Work to do:
Exactly the lines from the one that contains "nodes.update(lettering())" to the one that contains "for node in", both lines included, should be copied, and no others.

Data block:

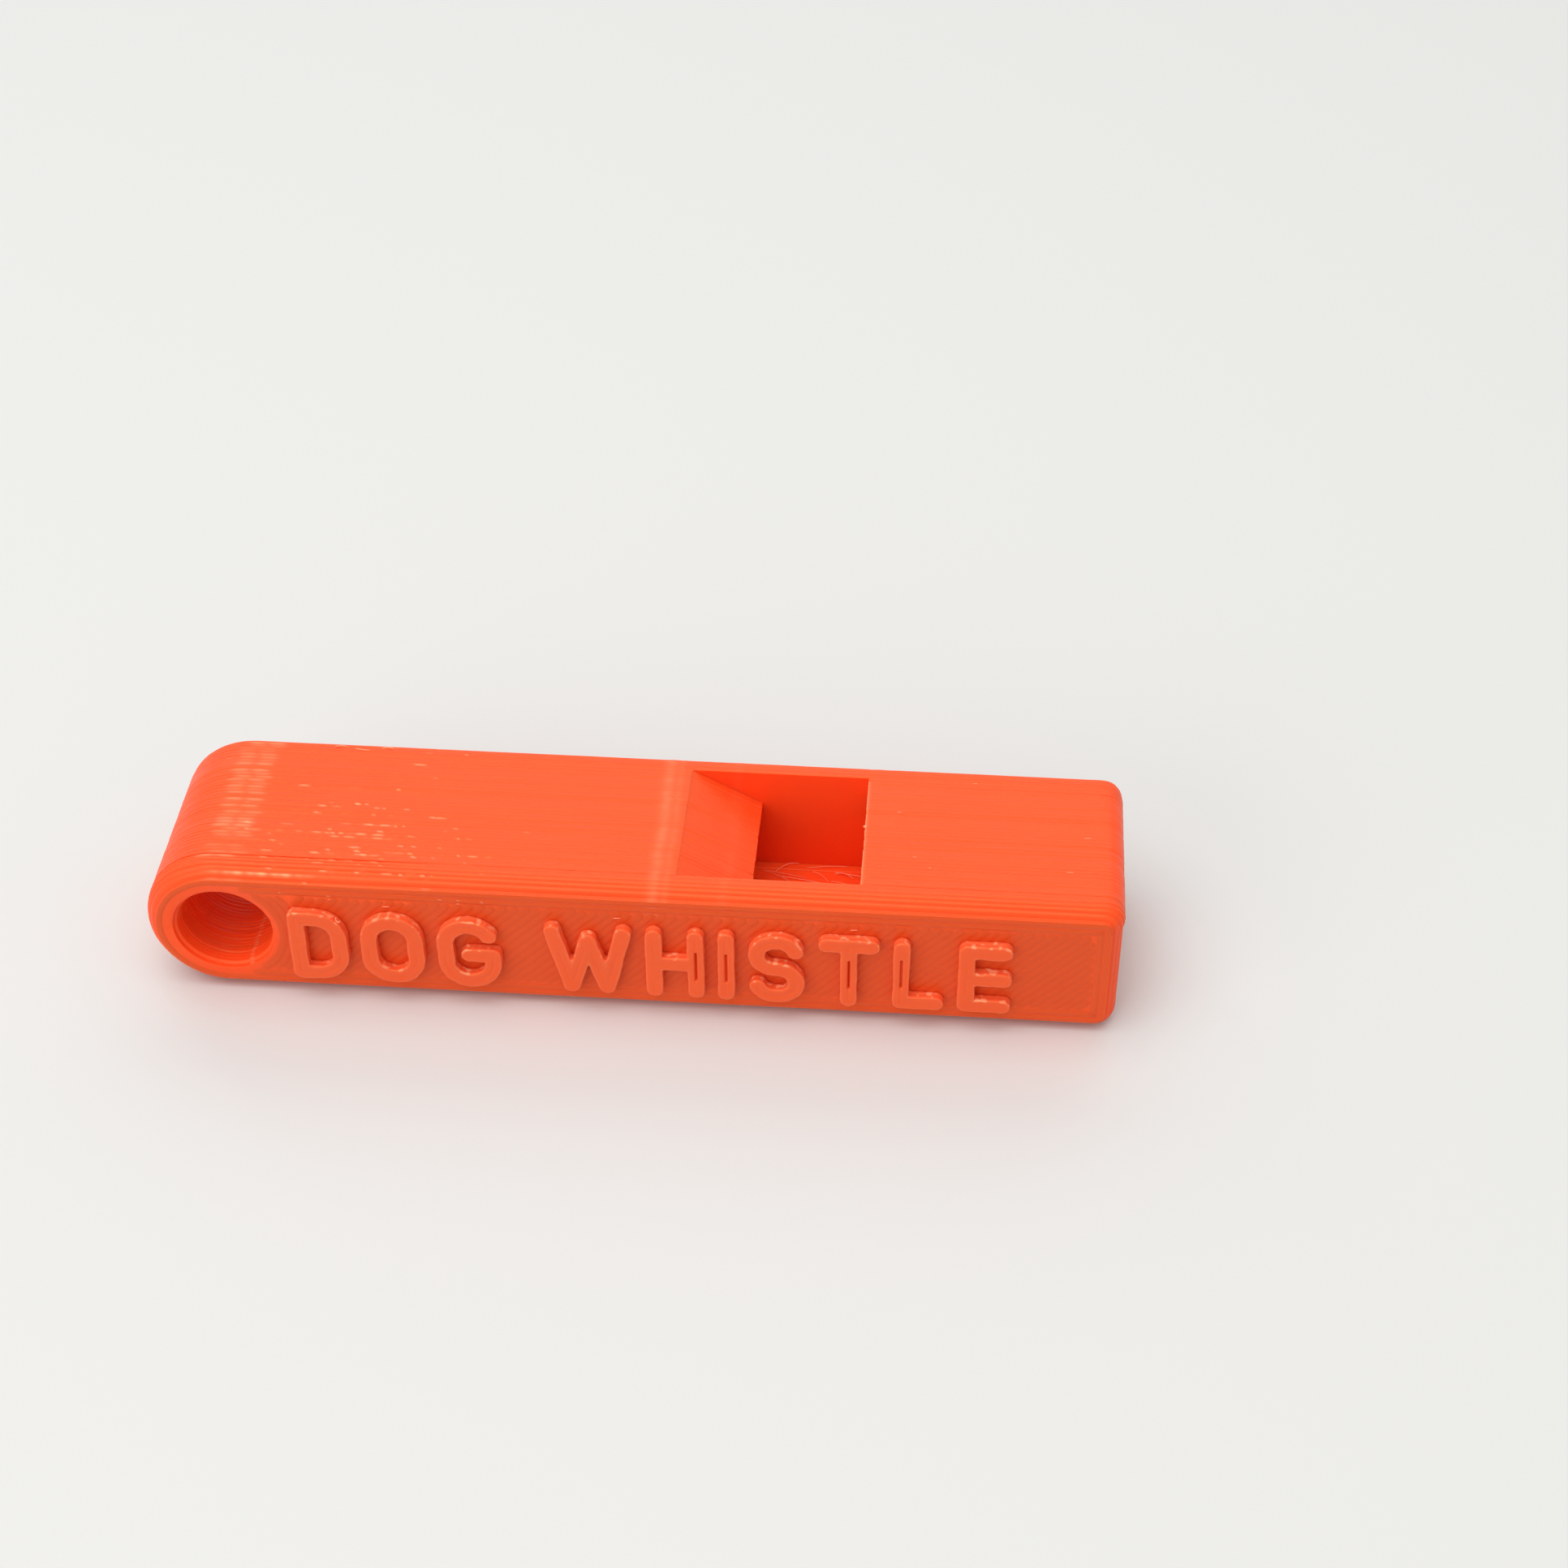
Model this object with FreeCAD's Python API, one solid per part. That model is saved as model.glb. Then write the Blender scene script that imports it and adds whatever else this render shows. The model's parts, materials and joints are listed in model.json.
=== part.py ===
import FreeCAD, Part
import math
import os

# A pealess training whistle, printed in one orange plastic. It is a flat-sided bar with a
# round lanyard end, a resonance chamber with a sound window and a sloping labium on top, and
# a mouthpiece with a thin windway at the other end.
#
# The print is divided where its shape changes job. Two side plates carry the full outline.
# Between them stand the lanyard boss, the chamber's end wall, the floors, the roof, the
# labium blade, the fipple block and the windway roof. Raised letters stand on the front plate.
#
# Millimetres. +X points to the mouthpiece, +Z up, and -Y to the lettered side. The origin is
# at the bottom centre of the whole part, its letters included.

Vec = FreeCAD.Vector

# Driving dimensions
LAYER = 0.28  # height of one printed layer, stacked along Y
BODY_LENGTH = 54.0
BODY_WIDTH = 43 * LAYER
BODY_HEIGHT = 8.8
SIDE_WALL = 5.5 * LAYER
FLOOR = 2.1
ROOF = 1.3
WINDWAY_HEIGHT = 1.6
EDGE_RADIUS = 1.2  # rounding along the outline of both side faces
MOUTH_CORNER = 1.25  # rounding of the mouthpiece end, seen from the side

BORE_CENTRE = 4.5  # from the lanyard end
BORE_RADIUS = 2.6
BORE_FLARE = 0.5
BORE_WALL = 0.9  # boss left between the bore and the chamber's end wall
CHAMBER_END_WALL = 1.2

MOUTHPIECE_LENGTH = 14.4
WINDOW_LENGTH = 6.0
RAMP_LENGTH = 4.0
LABIUM_DEPTH = 2.2  # how far the labium's edge lies below the top
LABIUM_EDGE = 0.35  # thickness of that edge
BLADE_HEEL = 1.3  # length over which the blade's underside rises to the roof

LETTERS = "DOG WHISTLE"
LETTERS_START = 8.3  # from the lanyard end to the first letter
LETTERS_BASE = 1.6  # height of the letters' foot above the bottom
LETTER_HEIGHT = 4.9
LETTER_RELIEF = 2 * LAYER
STROKE = 0.94  # two nozzle widths
LETTER_GAP = 0.72
WORD_GAP = 2.4

# Places that follow from them
TOP = BODY_HEIGHT
X_LANYARD = -BODY_LENGTH / 2
X_MOUTH = BODY_LENGTH / 2
Y_FRONT = (LETTER_RELIEF - BODY_WIDTH) / 2
Y_BACK = Y_FRONT + BODY_WIDTH
Y_CORE_FRONT = Y_FRONT + SIDE_WALL
Y_CORE_BACK = Y_BACK - SIDE_WALL
END_RADIUS = BODY_HEIGHT / 2
X_ROUND = X_LANYARD + END_RADIUS
Z_MIDDLE = BODY_HEIGHT / 2
X_BORE = X_LANYARD + BORE_CENTRE
X_BOSS = X_BORE + BORE_RADIUS + BORE_WALL
X_CHAMBER = X_BOSS + CHAMBER_END_WALL
X_BLOCK = X_MOUTH - MOUTHPIECE_LENGTH
X_LABIUM = X_BLOCK - WINDOW_LENGTH
X_RAMP = X_LABIUM - RAMP_LENGTH
Z_ROOF = TOP - ROOF
Z_WINDWAY = Z_ROOF - WINDWAY_HEIGHT
Z_LABIUM = TOP - LABIUM_DEPTH
Z_BLADE_FOOT = Z_LABIUM - LABIUM_EDGE


# Outlines in the XZ plane and their prisms along Y

def line(x0, z0, x1, z1):
    return Part.LineSegment(Vec(x0, 0, z0), Vec(x1, 0, z1)).toShape()


def arc(x, z, radius, start_deg, end_deg):
    """Arc about (x, z), its angles measured from +X towards +Z."""
    def point(degrees):
        turn = math.radians(degrees)
        return Vec(x + radius * math.cos(turn), 0, z + radius * math.sin(turn))
    return Part.Arc(point(start_deg), point((start_deg + end_deg) / 2), point(end_deg)).toShape()


def prism(edges, y_low, y_high):
    """Solid between y_low and y_high with the closed outline that the edges make."""
    wire = Part.Wire(edges)
    wire.translate(Vec(0, y_low, 0))
    return Part.Face(wire).extrude(Vec(0, y_high - y_low, 0))


def polygon(points):
    ends = points[1:] + points[:1]
    return [line(x0, z0, x1, z1) for (x0, z0), (x1, z1) in zip(points, ends)]


def core(edges):
    """Prism that fills the room between the side plates."""
    return prism(edges, Y_CORE_FRONT, Y_CORE_BACK)


def bore(y_low, y_high):
    """Round hole for the lanyard."""
    return Part.makeCylinder(BORE_RADIUS, y_high - y_low, Vec(X_BORE, y_low, Z_MIDDLE), Vec(0, 1, 0))


# The whistle's body

def whole_outline():
    """Side view: half round at the lanyard end, small corners at the mouthpiece end."""
    x = X_MOUTH - MOUTH_CORNER
    z = TOP - MOUTH_CORNER
    return [
        line(X_ROUND, 0, x, 0),
        arc(x, MOUTH_CORNER, MOUTH_CORNER, -90, 0),
        line(X_MOUTH, MOUTH_CORNER, X_MOUTH, z),
        arc(x, z, MOUTH_CORNER, 0, 90),
        line(x, TOP, X_ROUND, TOP),
        arc(X_ROUND, Z_MIDDLE, END_RADIUS, 90, 270),
    ]


def edges_in_plane(solid, y):
    return [e for e in solid.Edges if all(abs(v.Y - y) < 1e-6 for v in e.Vertexes)]


def side_plate(y_outer, y_inner):
    """One side wall, its outer edge rounded and its lanyard hole flared."""
    y_low, y_high = sorted((y_outer, y_inner))
    plate = prism(whole_outline(), y_low, y_high)
    plate = plate.makeFillet(EDGE_RADIUS, edges_in_plane(plate, y_outer))
    plate = plate.cut(bore(y_low, y_high))
    rim = [e for e in edges_in_plane(plate, y_outer)
           if isinstance(e.Curve, Part.Circle) and abs(e.Curve.Radius - BORE_RADIUS) < 1e-6]
    return plate.makeFillet(BORE_FLARE, rim)


def lanyard_boss():
    """Round end between the plates, pierced for the lanyard."""
    edges = [
        line(X_ROUND, 0, X_BOSS, 0),
        line(X_BOSS, 0, X_BOSS, TOP),
        line(X_BOSS, TOP, X_ROUND, TOP),
        arc(X_ROUND, Z_MIDDLE, END_RADIUS, 90, 270),
    ]
    return core(edges).cut(bore(Y_CORE_FRONT, Y_CORE_BACK))


def box(x0, x1, z0, z1):
    return core(polygon([(x0, z0), (x1, z0), (x1, z1), (x0, z1)]))


def labium_blade():
    """Wedge that slopes down to the edge which splits the air jet."""
    return core(polygon([
        (X_RAMP, TOP),
        (X_RAMP, Z_ROOF),
        (X_RAMP + BLADE_HEEL, Z_BLADE_FOOT),
        (X_LABIUM, Z_BLADE_FOOT),
        (X_LABIUM, Z_LABIUM),
    ]))


def mouthpiece_floor():
    x = X_MOUTH - MOUTH_CORNER
    return core([
        line(X_BLOCK, 0, x, 0),
        arc(x, MOUTH_CORNER, MOUTH_CORNER, -90, 0),
        line(X_MOUTH, MOUTH_CORNER, X_MOUTH, FLOOR),
        line(X_MOUTH, FLOOR, X_BLOCK, FLOOR),
        line(X_BLOCK, FLOOR, X_BLOCK, 0),
    ])


def windway_roof():
    x = X_MOUTH - MOUTH_CORNER
    z = TOP - MOUTH_CORNER
    return core([
        line(X_BLOCK, Z_ROOF, X_MOUTH, Z_ROOF),
        line(X_MOUTH, Z_ROOF, X_MOUTH, z),
        arc(x, z, MOUTH_CORNER, 0, 90),
        line(x, TOP, X_BLOCK, TOP),
        line(X_BLOCK, TOP, X_BLOCK, Z_ROOF),
    ])


# Raised letters. A glyph is a function of its rise, from foot to top along the middle of the
# stroke. It returns its width and its strokes: bars from point to point, and bends, which are
# (x, z, radius, start, end) arcs.

def glyph_d(h):
    w, r = 2.3, 1.3
    bars = [((0, 0), (0, h)), ((0, 0), (w - r, 0)), ((0, h), (w - r, h)), ((w, r), (w, h - r))]
    return w, bars, [(w - r, r, r, -90, 0), (w - r, h - r, r, 0, 90)]


def glyph_o(h):
    w = 2.6
    r = w / 2
    return w, [((0, r), (0, h - r)), ((w, r), (w, h - r))], [(r, r, r, 180, 360), (r, h - r, r, 0, 180)]


def glyph_g(h):
    w = 2.6
    r = w / 2
    middle = 0.48 * h
    bars = [((0, r), (0, h - r)), ((w, r), (w, middle)), ((w, middle), (r, middle))]
    return w, bars, [(r, r, r, 180, 360), (r, h - r, r, 30, 180)]


def glyph_w(h):
    w = 3.9
    steps = [(0, h), (w / 4, 0), (w / 2, 0.85 * h), (3 * w / 4, 0), (w, h)]
    return w, list(zip(steps, steps[1:])), []


def glyph_h(h):
    w = 2.3
    return w, [((0, 0), (0, h)), ((w, 0), (w, h)), ((0, h / 2), (w, h / 2))], []


def glyph_i(h):
    return 0.0, [((0, 0), (0, h))], []


def glyph_s(h):
    w, r = 2.2, h / 4
    bars = [((r, h / 2), (w - r, h / 2)), ((r, h), (w - r, h)), ((r, 0), (w - r, 0))]
    bends = [
        (r, 3 * r, r, 90, 270),
        (w - r, r, r, -90, 90),
        (w - r, 3 * r, r, 20, 90),
        (r, r, r, 200, 270),
    ]
    return w, bars, bends


def glyph_t(h):
    w = 2.4
    return w, [((0, h), (w, h)), ((w / 2, 0), (w / 2, h))], []


def glyph_l(h):
    w = 1.9
    return w, [((0, 0), (0, h)), ((0, 0), (w, 0))], []


def glyph_e(h):
    w = 2.0
    return w, [((0, 0), (0, h))] + [((0, z), (w, z)) for z in (0, h / 2, h)], []


GLYPHS = {
    "d": glyph_d,
    "o": glyph_o,
    "g": glyph_g,
    "w": glyph_w,
    "h": glyph_h,
    "i": glyph_i,
    "s": glyph_s,
    "t": glyph_t,
    "l": glyph_l,
    "e": glyph_e,
}


def disc(x, z):
    return Part.makeCylinder(STROKE / 2, LETTER_RELIEF, Vec(x, Y_FRONT - LETTER_RELIEF, z), Vec(0, 1, 0))


def bar(start, end):
    """Straight stroke with round ends."""
    (x0, z0), (x1, z1) = start, end
    run = math.hypot(x1 - x0, z1 - z0)
    across = (z0 - z1) / run * STROKE / 2
    along = (x1 - x0) / run * STROKE / 2
    corners = [
        (x0 + across, z0 + along),
        (x0 - across, z0 - along),
        (x1 - across, z1 - along),
        (x1 + across, z1 + along),
    ]
    return [prism(polygon(corners), Y_FRONT - LETTER_RELIEF, Y_FRONT), disc(x0, z0), disc(x1, z1)]


def bend(x, z, radius, start_deg, end_deg):
    """Curved stroke with round ends."""
    def point(size, degrees):
        turn = math.radians(degrees)
        return x + size * math.cos(turn), z + size * math.sin(turn)
    outer = radius + STROKE / 2
    inner = radius - STROKE / 2
    edges = [
        arc(x, z, outer, start_deg, end_deg),
        line(*point(outer, end_deg), *point(inner, end_deg)),
        arc(x, z, inner, end_deg, start_deg),
        line(*point(inner, start_deg), *point(outer, start_deg)),
    ]
    band = prism(edges, Y_FRONT - LETTER_RELIEF, Y_FRONT)
    return [band, disc(*point(radius, start_deg)), disc(*point(radius, end_deg))]


def lettering():
    """The letters in a row, one solid each, named by their place and letter."""
    rise = LETTER_HEIGHT - STROKE
    foot = LETTERS_BASE + STROKE / 2
    x = X_LANYARD + LETTERS_START
    solids = {}
    for name in LETTERS.lower():
        if name == " ":
            x += WORD_GAP - LETTER_GAP
            continue
        width, bars, bends = GLYPHS[name](rise)
        strokes = []
        for start, end in bars:
            strokes += bar(start, end)
        for curve in bends:
            strokes += bend(*curve)
        letter = strokes[0].fuse(strokes[1:]).removeSplitter()
        letter.translate(Vec(x + STROKE / 2, 0, foot))
        solids["letter_%02d_%s" % (len(solids) + 1, name)] = letter.Solids[0]
        x += width + STROKE + LETTER_GAP
    return solids


def main():
    nodes = {
        "front_side_plate": side_plate(Y_FRONT, Y_CORE_FRONT),
        "back_side_plate": side_plate(Y_BACK, Y_CORE_BACK),
        "lanyard_boss": lanyard_boss(),
        "chamber_end_wall": box(X_BOSS, X_CHAMBER, 0, TOP),
        "chamber_floor": box(X_CHAMBER, X_BLOCK, 0, FLOOR),
        "chamber_roof": box(X_CHAMBER, X_RAMP, Z_ROOF, TOP),
        "labium_blade": labium_blade(),
        "fipple_block": box(X_BLOCK, X_MOUTH, FLOOR, Z_WINDWAY),
        "windway_roof": windway_roof(),
        "mouthpiece_floor": mouthpiece_floor(),
    }
    nodes.update(lettering())
    os.makedirs("parts", exist_ok=True)
    for name, solid in nodes.items():
        solid.exportStep("parts/%s.step" % name)


main()
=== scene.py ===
import json
import math

import bmesh
import bpy
import numpy as np
from mathutils import Matrix, Vector, noise


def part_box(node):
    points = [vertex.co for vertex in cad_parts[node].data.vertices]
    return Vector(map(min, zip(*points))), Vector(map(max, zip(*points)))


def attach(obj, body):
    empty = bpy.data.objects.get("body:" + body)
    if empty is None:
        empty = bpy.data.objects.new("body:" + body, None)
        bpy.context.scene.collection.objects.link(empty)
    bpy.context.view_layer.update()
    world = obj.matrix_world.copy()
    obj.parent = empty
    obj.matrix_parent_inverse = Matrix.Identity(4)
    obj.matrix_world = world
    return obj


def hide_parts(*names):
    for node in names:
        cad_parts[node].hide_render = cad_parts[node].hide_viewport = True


# A printed training whistle. Every wall is built from its printed layers, which are stacked
# along Y: each layer is a bead with a groove to the next one, so rounded edges come out as
# fine steps. Lengths are in millimetres until a mesh is made, in the frame of the CAD model.

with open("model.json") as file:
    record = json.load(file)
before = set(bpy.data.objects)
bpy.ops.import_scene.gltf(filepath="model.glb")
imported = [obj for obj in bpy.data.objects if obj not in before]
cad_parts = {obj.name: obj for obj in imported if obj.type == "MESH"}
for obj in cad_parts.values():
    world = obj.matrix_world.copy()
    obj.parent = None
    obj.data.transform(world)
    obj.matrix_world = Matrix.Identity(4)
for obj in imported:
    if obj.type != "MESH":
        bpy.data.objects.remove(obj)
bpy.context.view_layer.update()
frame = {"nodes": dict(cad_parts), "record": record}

MM = 0.001
LAYER = 0.28
GROOVE = 0.016  # how deep the line between two layers is
PLATE_GROOVE = 0.030
BORE_GROOVE = 0.035
BEAD_SHARES = (0, 0.15, 0.5, 0.85)  # where along its thickness a layer has points
LEAN = 0.36  # how far a layer's edge leans over to a neighbour that is shifted
POINT_STEP = 0.35  # spacing of points along straight walls
FINE_STEP = 0.11  # the same on the top and in the lanyard hole, which have the finest marks
ARC_STEP = 0.22
FEWEST_ON_ARC = 6
EDGE_RADIUS = 1.2
MOUTH_CORNER = 1.25
BORE_FLARE = 0.5
BLADE_HEEL = 1.3
LABIUM_EDGE = 0.35
NOZZLE = 0.44  # width of one printed line on a face
LINE_RELIEF = 0.016  # how far printed lines stand out on a face
STROKE = 0.94
SHARP_ANGLE = 48  # degrees; edges sharper than this aren't shaded smooth
PARALLEL = 1e-6
FAR = 1e9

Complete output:
    nodes.update(lettering())
    os.makedirs("parts", exist_ok=True)
    for name, solid in nodes.items():
        solid.exportStep("parts/%s.step" % name)


main()
=== scene.py ===
import json
import math

import bmesh
import bpy
import numpy as np
from mathutils import Matrix, Vector, noise


def part_box(node):
    points = [vertex.co for vertex in cad_parts[node].data.vertices]
    return Vector(map(min, zip(*points))), Vector(map(max, zip(*points)))


def attach(obj, body):
    empty = bpy.data.objects.get("body:" + body)
    if empty is None:
        empty = bpy.data.objects.new("body:" + body, None)
        bpy.context.scene.collection.objects.link(empty)
    bpy.context.view_layer.update()
    world = obj.matrix_world.copy()
    obj.parent = empty
    obj.matrix_parent_inverse = Matrix.Identity(4)
    obj.matrix_world = world
    return obj


def hide_parts(*names):
    for node in names:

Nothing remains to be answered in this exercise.